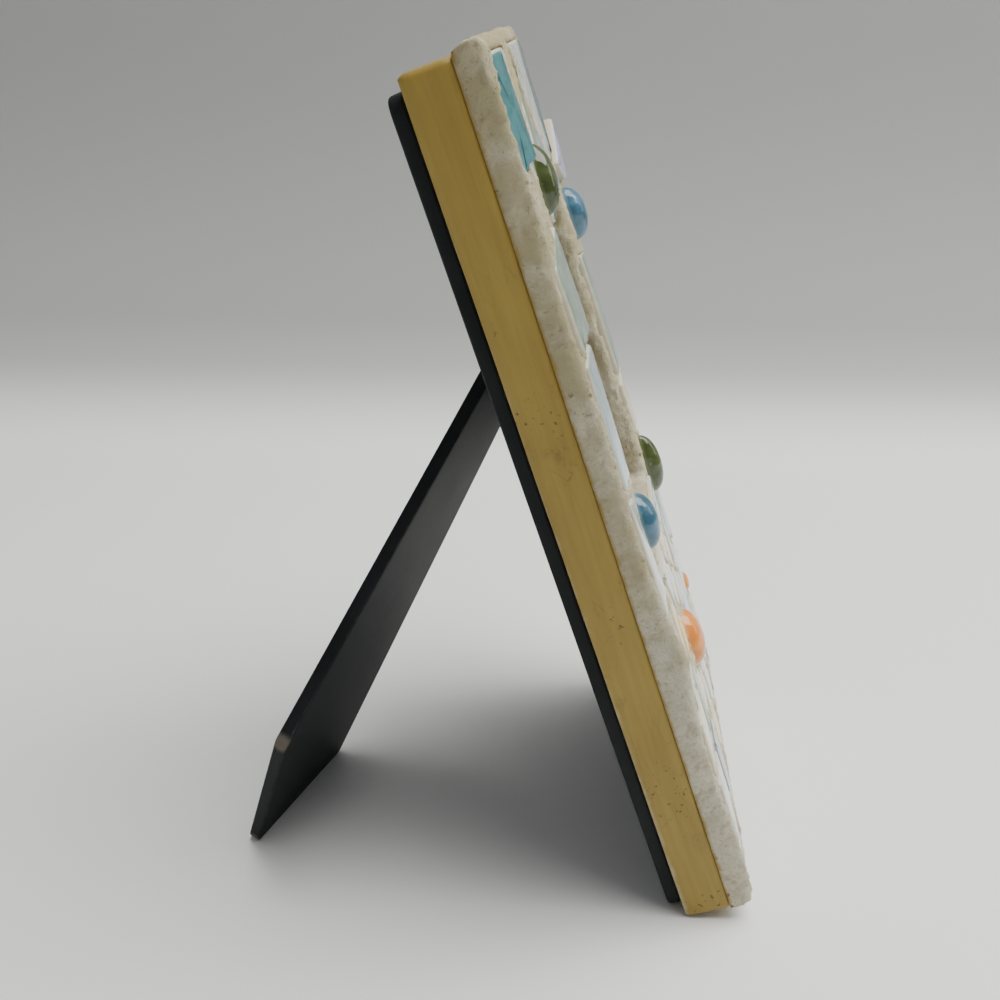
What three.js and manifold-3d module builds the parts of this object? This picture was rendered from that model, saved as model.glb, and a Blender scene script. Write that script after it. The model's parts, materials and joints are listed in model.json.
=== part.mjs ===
// Mosaic picture frame on an easel back. A thick painted wooden frame carries glazed shards, cut
// petals and domed leaves bedded in sandy grout round a window with a glass pane. A black board
// closes the back, and a leg on a slanting hinge props the frame so that it leans back.
//
// Millimetres, +Z up, front towards -Y, standing on the floor. The frame itself is modelled flat:
// x across, y up from its bottom edge, z out of its front from the back of the wood. The leg is
// modelled from its hinge: x along the hinge, y up from it, z out of its inner face.

import * as THREE from 'three';
import { mergeVertices } from 'three/addons/utils/BufferGeometryUtils.js';
import Module from 'manifold-3d';

const wasm = await Module();
wasm.setup();

// Driving dimensions.
const CLEARANCE = 0.3;
const FRAME_WIDTH = 140;
const FRAME_HEIGHT = 254;
const WOOD_THICKNESS = 14;
const WOOD_ARRIS = 0.6;
const LEAN = THREE.MathUtils.degToRad(18.6);

const WINDOW_WIDTH = 84;
const WINDOW_BOTTOM = 100;
const WINDOW_TOP = 202;
const LINING_THICKNESS = 2.6;
const LEDGE_WIDTH = 5;
const RABBET_DEPTH = 2.6;
const GLASS_THICKNESS = 2;

const GROUT_TOP = WOOD_THICKNESS + 7.7;
const TILE_SEAT = WOOD_THICKNESS + 3.9;
const TILE_TOP = WOOD_THICKNESS + 8.3;
const TILE_ARRIS = 0.7;
const JOINT_WIDTH = 3.4;
const EDGE_MARGIN = 2.4;
const BOTTOM_MARGIN = 5;

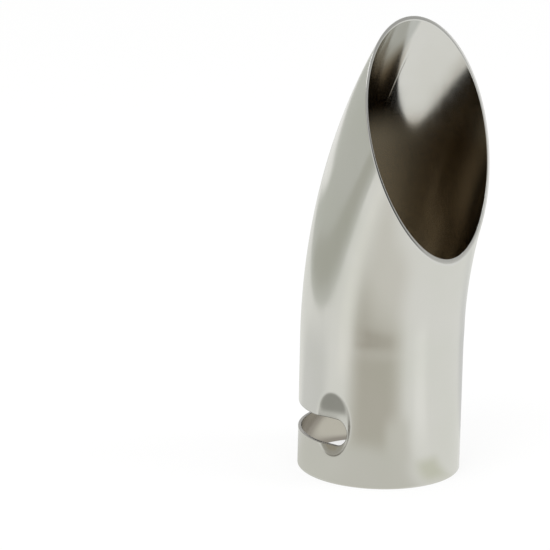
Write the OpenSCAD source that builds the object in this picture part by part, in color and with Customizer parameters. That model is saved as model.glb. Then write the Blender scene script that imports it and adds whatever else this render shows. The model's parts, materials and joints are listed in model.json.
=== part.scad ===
// Bent exhaust tip, one piece of thin stainless tube.
// A straight socket slides over the tail pipe, one smooth bend leans towards -Y,
// and a slanted cut leaves a long oval mouth. The origin is the centre of the socket's
// lower end, and the tube stands on that end. A fixing slot wraps round the back, on +Y.

/* [Tube] */
// Outer diameter of the tube
tube_od = 60; // [50:0.5:90]
// Thickness of the tube's wall
wall = 1.2; // [0.8:0.1:2]
// Height of the straight socket below the bend
socket_h = 48; // [40:0.5:70]
// Rounding of the two edges of the socket's lower end
rim_round = 0.3; // [0.1:0.05:0.35]

/* [Bend] */
// Radius of the bend, on the tube's centre line
bend_r = 181; // [140:1:260]

/* [Mouth] */
// Height of the mouth's lowest point, in the middle of the inside of the bend
mouth_low = 83.5; // [75:0.5:110]
// Lean of the slanted cut, measured from upright
mouth_lean = 16.5; // [5:0.5:30]

/* [Fixing slot] */
// Height of the slot's middle above the lower end
slot_z = 19.3; // [17:0.1:24]
// Clear height of the slot
slot_h = 9.6; // [6:0.2:12]
// Angle from the middle of the back to the centre of each round end
slot_reach = 101.5; // [60:0.5:115]
// Radius of the ball form that is pressed into the outside round each end
press_ball_r = 30; // [20:1:40]
// Depth of the pressed hollow at the slot's upper and lower edge
press_depth = 0.6; // [0.3:0.05:0.7]

/* [Hidden] */
$fn = 144;
tube_r = tube_od / 2;
bore_r = tube_r - wall;
// Length that a cutter passes beyond the surface it cuts
past = 2;
// Radius of the round ends, a hair over half the slot's height so that they meet its level edges in clear lines
drill_r = slot_h / 2 + 0.02;
// Slot edge's distance from the ball's pole, along the ball's axis
slot_sag = press_ball_r - sqrt(pow(press_ball_r, 2) - pow(slot_h / 2, 2));
// Distance from the tube's centre line to the centre of the pressing ball
ball_at = tube_r - press_depth - slot_sag + press_ball_r;
// Turn along the bend at which its inside meets the mouth's lowest point
low_turn = asin((mouth_low - socket_h) / (bend_r - tube_r));
// Mouth's lowest point, in front of the origin
low_y = (bend_r - tube_r) * cos(low_turn) - bend_r;
// Turn along the bend at which its outside meets the mouth's highest point
high_turn = acos((bend_r - tube_r) * cos(low_turn + mouth_lean) / (bend_r + tube_r)) - mouth_lean;
// Turn that the tube is swept through before the cut, a little past the mouth's top
sweep_a = high_turn + 3;
// Side of the block that takes away everything beyond the slanted cut
cut_size = 2 * (bend_r + tube_od);

// Ring in section across the tube
module wall_ring() {
    difference() {
        circle(r = tube_r);
        circle(r = bore_r);
    }
}

// Places its children where the bend begins, turning about an axis that lies level in front of it
module bend_start() {
    translate([0, -bend_r, socket_h])
        rotate([90, 0, 90])
            children();
}

// Straight socket, drawn down from the ring where the bend begins
module socket() {
    bend_start()
        rotate([90, 0, 0])
            linear_extrude(socket_h)
                translate([bend_r, 0])
                    wall_ring();
}

// Bend, swept up from the same ring
module bend() {
    bend_start()
        rotate_extrude(angle = sweep_a)
            translate([bend_r, 0])
                wall_ring();
}

// Section of what is broken off an edge at the radius edge_r, where side is 1 outside and -1 in the bore
module edge_section(edge_r, side) {
    difference() {
        translate([edge_r + side * (past - rim_round) / 2, (rim_round - past) / 2])
            square(past + rim_round, center = true);
        translate([edge_r - side * rim_round, rim_round])
            circle(r = rim_round);
    }
}

// Metal that is missing from the rounded edges of the socket's lower end
module rim_edges() {
    rotate_extrude() {
        edge_section(tube_r, 1);
        edge_section(bore_r, -1);
    }
}

// Everything beyond the slanted cut
module beyond_mouth() {
    translate([0, low_y, mouth_low])
        rotate([-mouth_lean, 0, 0])
            translate([-cut_size / 2, -cut_size, -cut_size / 2])
                cube(cut_size);
}

// Places its children at both ends of the slot, with +Y pointing out through the wall
module at_slot_ends() {
    for (side = [-1, 1])
        rotate([0, 0, side * slot_reach])
            translate([0, 0, slot_z])
                children();
}

// Level band of the slot round the back, up to the centres of its round ends
module slot_band() {
    translate([0, 0, slot_z - slot_h / 2])
        rotate([0, 0, 90 - slot_reach])
            rotate_extrude(angle = 2 * slot_reach)
                translate([bore_r - past, 0])
                    square([wall + 2 * past, slot_h]);
}

// Round ends of the slot, cut square through the wall
module slot_ends() {
    at_slot_ends()
        translate([0, bore_r - past, 0])
            rotate([-90, 0, 0])
                cylinder(r = drill_r, h = wall + 2 * past);
}

// Hollow that the pressing ball leaves in the outside of the wall
module pressed_hollow() {
    at_slot_ends()
        translate([0, ball_at, 0])
            sphere(r = press_ball_r);
}

// Whole tube with its mouth cut and its hollows pressed in, before the slot is cut
module pressed_tube() {
    difference() {
        union() {
            socket();
            bend();
        }
        beyond_mouth();
        rim_edges();
        pressed_hollow();
    }
}

// The band is cut before the round ends, which meet it without a step
module tip_tube() {
    color([0.75, 0.74, 0.71])
        difference() {
            difference() {
                pressed_tube();
                slot_band();
            }
            slot_ends();
        }
}

tip_tube();
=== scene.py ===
import bpy
import bmesh
import json
import math
import numpy as np
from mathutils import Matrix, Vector


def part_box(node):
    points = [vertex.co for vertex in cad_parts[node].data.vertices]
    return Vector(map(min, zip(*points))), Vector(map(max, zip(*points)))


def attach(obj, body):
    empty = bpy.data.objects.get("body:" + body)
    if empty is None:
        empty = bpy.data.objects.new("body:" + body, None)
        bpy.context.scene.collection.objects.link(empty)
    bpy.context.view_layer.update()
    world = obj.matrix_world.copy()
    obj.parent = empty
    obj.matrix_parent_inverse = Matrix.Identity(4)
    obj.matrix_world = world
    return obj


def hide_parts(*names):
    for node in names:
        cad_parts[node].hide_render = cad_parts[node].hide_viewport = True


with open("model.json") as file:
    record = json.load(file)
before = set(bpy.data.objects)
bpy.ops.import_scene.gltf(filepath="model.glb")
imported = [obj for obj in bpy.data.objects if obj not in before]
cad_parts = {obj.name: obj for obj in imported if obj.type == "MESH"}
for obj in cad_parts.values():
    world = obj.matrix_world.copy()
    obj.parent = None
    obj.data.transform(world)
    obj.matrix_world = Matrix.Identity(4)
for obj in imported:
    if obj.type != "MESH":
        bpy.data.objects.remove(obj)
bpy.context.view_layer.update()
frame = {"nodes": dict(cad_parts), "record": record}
print("frame loaded:", sorted(frame["nodes"]))

# Shape of the tube, in metres and degrees. The bore, the socket's length and the outside come from the frame.
socketMount = next(m for m in frame["record"]["mounts"] if m["name"] == "pipe_socket")
tubeShape = {
    "boreR": socketMount["dims"]["r_mm"] / 1000,
    "outerR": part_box("tip_tube")[1].x,
    "socketH": socketMount["dims"]["length_mm"] / 1000,
    "bendR": 0.181,          # radius of the bend on the centre line
    "mouthLow": 0.0835,      # height of the mouth's lowest point
    "mouthLean": 16.5,       # lean of the slanted cut from upright
    "edgeRound": 0.00022,    # broken outer edge of the mouth and the lower rim
    "boreRound": 0.00026,    # broken edge on the bore's side
    "columns": 192,          # mesh columns round the tube
    "bendRows": 136,         # mesh rows up the bend
    "roundSteps": 4,         # mesh steps over one broken edge
}
# Slight swell that bending leaves at the foot of the bend, on its inside.
swellShape = {"height": 0.00012, "at": 0.0535, "width": 0.0050, "sideCos": 0.15, "frontCos": 0.60}
# The skin's materials, in the order of its slots.
outsideFinish, insideFinish, edgeFinish, slotFinish = 0, 1, 2, 3
# The slot, and the hollow pressed in round each of its ends.
slotShape = {
    "z": 0.0193,             # height of the slot's middle
    "height": 0.0096,
    "reach": 101.5,          # from the middle of the back to the centre of each round end
    "edgeRound": 0.00030,
    "ballR": 0.040,          # ball form that pressed the wall in round each end
    "ballZ": 0.0225,         # height of the ball's middle
    "ballTurn": 2.8,         # how much farther round than the slot's end its middle lies
    "ballDepth": 0.0016,     # depth of the hollow in its middle
    "lipWall": 0.0011,       # wall left where it is pressed in
    "blend": 0.00055,        # how softly the pressed hollow meets the tube
    "frontPoints": 40,       # mesh points up the socket's front line
    "rows": 40,              # mesh rows from the slot out to the socket's ends
}


def smoothStep(value, low, high):
    part = np.clip((value - low) / (high - low), 0, 1)
    return part * part * (3 - 2 * part)


# Swell's height over the true tube: a bell over the length along the tube,
# height * exp(-((along - at) / width)^2), that fades out towards the sides as cos(psi) falls.
def swellHeight(along, psi):
    bell = np.exp(-((along - swellShape["at"]) / swellShape["width"]) ** 2)
    inFront = smoothStep(np.cos(psi), swellShape["sideCos"], swellShape["frontCos"])
    return swellShape["height"] * bell * inFront


# Point on a bent tube. psi is the angle round the tube from the inside of the bend and turn is the angle
# swept along it: rho, the distance from the bend's level axis, is bendR less radius times cos(psi),
# and the point lies rho away from that axis at the angle turn.
def bendPoint(shape, turn, psi, radius):
    rho = shape["bendR"] - radius * np.cos(psi)
    return np.stack([radius * np.sin(psi) + 0 * turn,
                     rho * np.cos(turn) - shape["bendR"],
                     shape["socketH"] + rho * np.sin(turn)], axis=-1)


# Turn at which a line along the tube meets a plane that lies inset below the slanted cut:
# rho * cos(turn + lean) is the same for the whole plane, so turn = acos((k + inset) / rho) - lean.
def mouthTurn(shape, psi, radius, inset=0.0):
    lean = math.radians(shape["mouthLean"])
    innerR = shape["bendR"] - shape["outerR"]
    lowTurn = math.asin((shape["mouthLow"] - shape["socketH"]) / innerR)
    k = innerR * math.cos(lowTurn + lean)
    return np.arccos((k + inset) / (shape["bendR"] - radius * np.cos(psi))) - lean


# Point on the straight socket: u is the angle round it from the middle of the back.
def socketPoint(u, z, radius):
    return np.stack([radius * np.sin(u), radius * np.cos(u), z + 0 * u], axis=-1)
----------
Instructions to follow »
Write down exactly the span of lines above from the one containing "slot is cut" to the one containing "record = json.load(file)", both ends included.

Solution below »
// Whole tube with its mouth cut and its hollows pressed in, before the slot is cut
module pressed_tube() {
    difference() {
        union() {
            socket();
            bend();
        }
        beyond_mouth();
        rim_edges();
        pressed_hollow();
    }
}

// The band is cut before the round ends, which meet it without a step
module tip_tube() {
    color([0.75, 0.74, 0.71])
        difference() {
            difference() {
                pressed_tube();
                slot_band();
            }
            slot_ends();
        }
}

tip_tube();
=== scene.py ===
import bpy
import bmesh
import json
import math
import numpy as np
from mathutils import Matrix, Vector


def part_box(node):
    points = [vertex.co for vertex in cad_parts[node].data.vertices]
    return Vector(map(min, zip(*points))), Vector(map(max, zip(*points)))


def attach(obj, body):
    empty = bpy.data.objects.get("body:" + body)
    if empty is None:
        empty = bpy.data.objects.new("body:" + body, None)
        bpy.context.scene.collection.objects.link(empty)
    bpy.context.view_layer.update()
    world = obj.matrix_world.copy()
    obj.parent = empty
    obj.matrix_parent_inverse = Matrix.Identity(4)
    obj.matrix_world = world
    return obj


def hide_parts(*names):
    for node in names:
        cad_parts[node].hide_render = cad_parts[node].hide_viewport = True


with open("model.json") as file:
    record = json.load(file)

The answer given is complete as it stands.